She left
I was there at the very end, I saw the very last processes of life, I felt the pulse fade, I saw the eye lids give, I heard the desperate gasps for air, I smelled hope leave, I was there at the end and all my senses were alive but I was so freaking numb, I was numb physically and it penetrated right to the core of me, leaving me a cold shell, like her when she left...she left yesterday in a journey of close to five minutes and I stayed there to the very end and for the life of me I don't know why I stayed.
Maybe I stayed because of how she stayed and carried me on her back when I was around three or four, and then I got too old for her to carry me so she beat the hell out of the sling I brought to her to carry me in and told me if I ever brought the sling to her again she would beat me as much.
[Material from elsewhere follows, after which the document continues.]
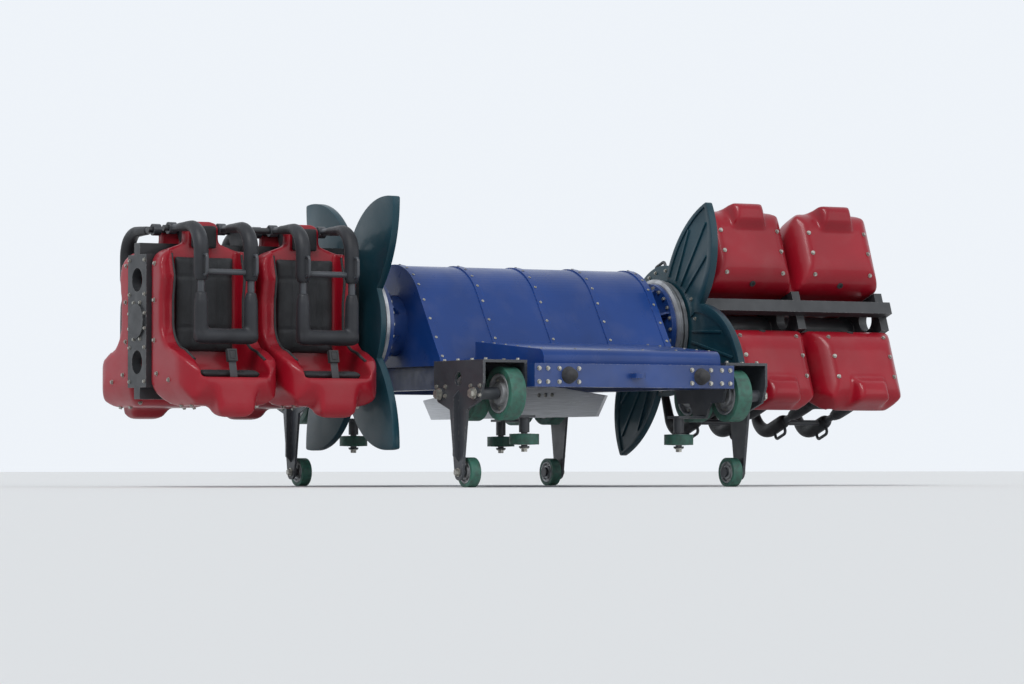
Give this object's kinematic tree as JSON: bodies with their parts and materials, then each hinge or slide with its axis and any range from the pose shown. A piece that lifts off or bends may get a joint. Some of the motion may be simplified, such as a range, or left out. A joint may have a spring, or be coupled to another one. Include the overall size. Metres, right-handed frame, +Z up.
{
  "type": "roller coaster car",
  "caption": "Roller coaster car with a freely turning seat unit outboard of each rail, seats back to back in red shells, and finned inner shields.",
  "frame": {"origin": "centre of the footprint, on the plane under the four up-stop wheels", "axes": "+X the way the car travels, +Y towards the left seat unit, +Z up"},
  "size_m": [3.1402, 5.234, 1.824],
  "materials": {
    "red_shell": "polished gel coat",
    "blue_paint": "gloss paint",
    "teal_fins": "satin gel coat",
    "dark_steel": "satin paint",
    "grey_steel": "machined",
    "bare_metal": "bare plate",
    "wheels": "polyurethane",
    "padding": "matt skin foam",
    "harness": "matt skin foam",
    "buffer_rubber": "matt"
  },
  "bodies": {
    "chassis": {"side_beam_left": "blue_paint", "side_beam_right": "blue_paint", "end_beam_front": "blue_paint", "end_beam_rear": "blue_paint", "cross_members": "blue_paint", "pedestals": "blue_paint", "axle_housing": "blue_paint", "slew_rings": "grey_steel", "centre_cowl": "blue_paint", "front_cowl": "blue_paint", "rear_cowl": "blue_paint", "buffers": "buffer_rubber", "brake_fin": "bare_metal", "bogie_front_left": "dark_steel", "bogie_front_right": "dark_steel", "bogie_rear_left": "dark_steel", "bogie_rear_right": "dark_steel"},
    "run_front_front_left": {"wheel_run_front_front_left": "wheels"},
    "run_rear_front_left": {"wheel_run_rear_front_left": "wheels"},
    "guide_front_left": {"wheel_guide_front_left": "wheels"},
    "upstop_front_left": {"wheel_upstop_front_left": "wheels"},
    "run_front_front_right": {"wheel_run_front_front_right": "wheels"},
    "run_rear_front_right": {"wheel_run_rear_front_right": "wheels"},
    "guide_front_right": {"wheel_guide_front_right": "wheels"},
    "upstop_front_right": {"wheel_upstop_front_right": "wheels"},
    "run_front_rear_left": {"wheel_run_front_rear_left": "wheels"},
    "run_rear_rear_left": {"wheel_run_rear_rear_left": "wheels"},
    "guide_rear_left": {"wheel_guide_rear_left": "wheels"},
    "upstop_rear_left": {"wheel_upstop_rear_left": "wheels"},
    "run_front_rear_right": {"wheel_run_front_rear_right": "wheels"},
    "run_rear_rear_right": {"wheel_run_rear_rear_right": "wheels"},
    "guide_rear_right": {"wheel_guide_rear_right": "wheels"},
    "upstop_rear_right": {"wheel_upstop_rear_right": "wheels"},
    "seat_unit_left": {"unit_frame_left": "dark_steel", "hub_flange_left": "grey_steel", "fin_shield_left": "teal_fins", "seat_shell_left_front": "red_shell", "seat_shell_left_rear": "red_shell", "seat_pads_left_front": "padding", "seat_pads_left_rear": "padding"},
    "restraint_left_front_inner": {"restraint_left_front_inner": "harness"},
    "restraint_left_front_outer": {"restraint_left_front_outer": "harness"},
    "restraint_left_rear_inner": {"restraint_left_rear_inner": "harness"},
    "restraint_left_rear_outer": {"restraint_left_rear_outer": "harness"},
    "seat_unit_right": {"unit_frame_right": "dark_steel", "hub_flange_right": "grey_steel", "fin_shield_right": "teal_fins", "seat_shell_right_front": "red_shell", "seat_shell_right_rear": "red_shell", "seat_pads_right_front": "padding", "seat_pads_right_rear": "padding"},
    "restraint_right_front_inner": {"restraint_right_front_inner": "harness"},
    "restraint_right_front_outer": {"restraint_right_front_outer": "harness"},
    "restraint_right_rear_inner": {"restraint_right_rear_inner": "harness"},
    "restraint_right_rear_outer": {"restraint_right_rear_outer": "harness"}
  },
  "joints": [
    {"name": "run_front_front_left_spin", "type": "hinge", "parent": "chassis", "child": "run_front_front_left", "pos_m": [1.31, 0.8, 0.56], "axis": [0, 1, 0], "continuous": true},
    {"name": "run_rear_front_left_spin", "type": "hinge", "parent": "chassis", "child": "run_rear_front_left", "pos_m": [0.89, 0.8, 0.56], "axis": [0, 1, 0], "continuous": true},
    {"name": "guide_front_left_spin", "type": "hinge", "parent": "chassis", "child": "guide_front_left", "pos_m": [1.1, 0.55, 0.29], "axis": [0, 0, 1], "continuous": true},
    {"name": "upstop_front_left_spin", "type": "hinge", "parent": "chassis", "child": "upstop_front_left", "pos_m": [1.1, 0.93, 0.09], "axis": [0, 1, 0], "continuous": true},
    {"name": "run_front_front_right_spin", "type": "hinge", "parent": "chassis", "child": "run_front_front_right", "pos_m": [1.31, -0.8, 0.56], "axis": [0, 1, 0], "continuous": true},
    {"name": "run_rear_front_right_spin", "type": "hinge", "parent": "chassis", "child": "run_rear_front_right", "pos_m": [0.89, -0.8, 0.56], "axis": [0, 1, 0], "continuous": true},
    {"name": "guide_front_right_spin", "type": "hinge", "parent": "chassis", "child": "guide_front_right", "pos_m": [1.1, -0.55, 0.29], "axis": [0, 0, 1], "continuous": true},
    {"name": "upstop_front_right_spin", "type": "hinge", "parent": "chassis", "child": "upstop_front_right", "pos_m": [1.1, -0.93, 0.09], "axis": [0, 1, 0], "continuous": true},
    {"name": "run_front_rear_left_spin", "type": "hinge", "parent": "chassis", "child": "run_front_rear_left", "pos_m": [-0.89, 0.8, 0.56], "axis": [0, 1, 0], "continuous": true},
    {"name": "run_rear_rear_left_spin", "type": "hinge", "parent": "chassis", "child": "run_rear_rear_left", "pos_m": [-1.31, 0.8, 0.56], "axis": [0, 1, 0], "continuous": true},
    {"name": "guide_rear_left_spin", "type": "hinge", "parent": "chassis", "child": "guide_rear_left", "pos_m": [-1.1, 0.55, 0.29], "axis": [0, 0, 1], "continuous": true},
    {"name": "upstop_rear_left_spin", "type": "hinge", "parent": "chassis", "child": "upstop_rear_left", "pos_m": [-1.1, 0.93, 0.09], "axis": [0, 1, 0], "continuous": true},
    {"name": "run_front_rear_right_spin", "type": "hinge", "parent": "chassis", "child": "run_front_rear_right", "pos_m": [-0.89, -0.8, 0.56], "axis": [0, 1, 0], "continuous": true},
    {"name": "run_rear_rear_right_spin", "type": "hinge", "parent": "chassis", "child": "run_rear_rear_right", "pos_m": [-1.31, -0.8, 0.56], "axis": [0, 1, 0], "continuous": true},
    {"name": "guide_rear_right_spin", "type": "hinge", "parent": "chassis", "child": "guide_rear_right", "pos_m": [-1.1, -0.55, 0.29], "axis": [0, 0, 1], "continuous": true},
    {"name": "upstop_rear_right_spin", "type": "hinge", "parent": "chassis", "child": "upstop_rear_right", "pos_m": [-1.1, -0.93, 0.09], "axis": [0, 1, 0], "continuous": true},
    {"name": "seat_unit_left_spin", "type": "hinge", "parent": "chassis", "child": "seat_unit_left", "pos_m": [0, 1.14, 1], "axis": [0, 1, 0], "continuous": true},
    {"name": "restraint_left_front_inner_swing", "type": "hinge", "parent": "seat_unit_left", "child": "restraint_left_front_inner", "pos_m": [-0.56385, 1.585, 0.91183], "axis": [0, -1, 0], "range_deg": [0, 100]},
    {"name": "restraint_left_front_outer_swing", "type": "hinge", "parent": "seat_unit_left", "child": "restraint_left_front_outer", "pos_m": [-0.56385, 2.265, 0.91183], "axis": [0, -1, 0], "range_deg": [0, 100]},
    {"name": "restraint_left_rear_inner_swing", "type": "hinge", "parent": "seat_unit_left", "child": "restraint_left_rear_inner", "pos_m": [-0.48861, 1.585, 0.7051], "axis": [0, 1, 0], "range_deg": [0, 100]},
    {"name": "restraint_left_rear_outer_swing", "type": "hinge", "parent": "seat_unit_left", "child": "restraint_left_rear_outer", "pos_m": [-0.48861, 2.265, 0.7051], "axis": [0, 1, 0], "range_deg": [0, 100]},
    {"name": "seat_unit_right_spin", "type": "hinge", "parent": "chassis", "child": "seat_unit_right", "pos_m": [0, -1.14, 1], "axis": [0, 1, 0], "continuous": true},
    {"name": "restraint_right_front_inner_swing", "type": "hinge", "parent": "seat_unit_right", "child": "restraint_right_front_inner", "pos_m": [0.11, -1.585, 1.56], "axis": [0, -1, 0], "range_deg": [0, 100]},
    {"name": "restraint_right_front_outer_swing", "type": "hinge", "parent": "seat_unit_right", "child": "restraint_right_front_outer", "pos_m": [0.11, -2.265, 1.56], "axis": [0, -1, 0], "range_deg": [0, 100]},
    {"name": "restraint_right_rear_inner_swing", "type": "hinge", "parent": "seat_unit_right", "child": "restraint_right_rear_inner", "pos_m": [-0.11, -1.585, 1.56], "axis": [0, 1, 0], "range_deg": [0, 100]},
    {"name": "restraint_right_rear_outer_swing", "type": "hinge", "parent": "seat_unit_right", "child": "restraint_right_rear_outer", "pos_m": [-0.11, -2.265, 1.56], "axis": [0, 1, 0], "range_deg": [0, 100]}
  ]
}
I never touched that sling again....
Maybe I stayed because of how she treated four boils I had on my backside when I was seven and I wouldn't let the doc touch me, but she soothed me to submission as she squeezed away till u felt relief....
Maybe I stayed because of that time I refused to go to school back in grade one, and my mother couldn't deal with it, so she walked me to school, well raced me rather, with a stick to strike me with if she caught up with me, and how she threatened to throw me in jail if I ever refused to get an education!
Maybe I stayed for the numerous times she took me to visit family members, for how excited I got every time the school holidays came and the sleepless nights just before the day of travel, the foodstuffs she bought me along the way, the way she held my head in her lap if I fell asleep during the journey, how she fought off stranger who stepped on my little feet by mistake, how proud she made me to be chosen by her as a travel companion...
Maybe I stayed because of her cuisine, made with bare commodities but lots of love, sprinkled with affection that made me eat at her house almost every night despite how full I was after eating my mother's food; and the bananas she grew down the grove on the hillside, how she ripened them and roused me on the morning they were ready for consumption and let me choose the bunch that pleased me most, eating those sweet bananas with tea brewed by her by the fireside from her ever glowing hearth....
And maybe I stayed for her kindness when my mother left the homestead because of her differences with pa, how she walked so far to make sure we stayed as part of the family, how she made sure my brother got circumcised the traditional way and she even paid for it just to guard the pride and honour of the family, how she stayed part of us through adolescence and teenage, always treating my issues with a huge plate of African dishes and flavours...
Maybe I stayed for how she valued my education, how damn proud she was at the end of every term when I brought back my report form and I was number one every time, how she glowed and predicted a bright future for me, how she bought me a suitcase to pack my clothes in when I went to Uni, how she one day took a newspaper and read the word horizon as horison and proved to me she could read some...
Maybe I stayed for how spiritual she was, her belief in freedom that she fought for, the freedom that took a husband away from her and a father from her kids, that made her get seven years in detention, how she prayed for each person in the family by name, her belief in God and His oneness with us, the freedom of worship, she never questioned when I came home in a buibui and said I was now a Muslim, she only said that I could now make swahili dishes, since she didn't understand much about Islam....
But maybe what made me stay most was that I am a mother like she was, and her kids were there weeping and I could feel and understand their pain and loss, the grief of the end of an era, the gap left by an intrepid fighter and an anchor of hope and strength, shoes too big for any one person to fit, a legacy so staunch it makes my throat ache with something akin to tangible pain...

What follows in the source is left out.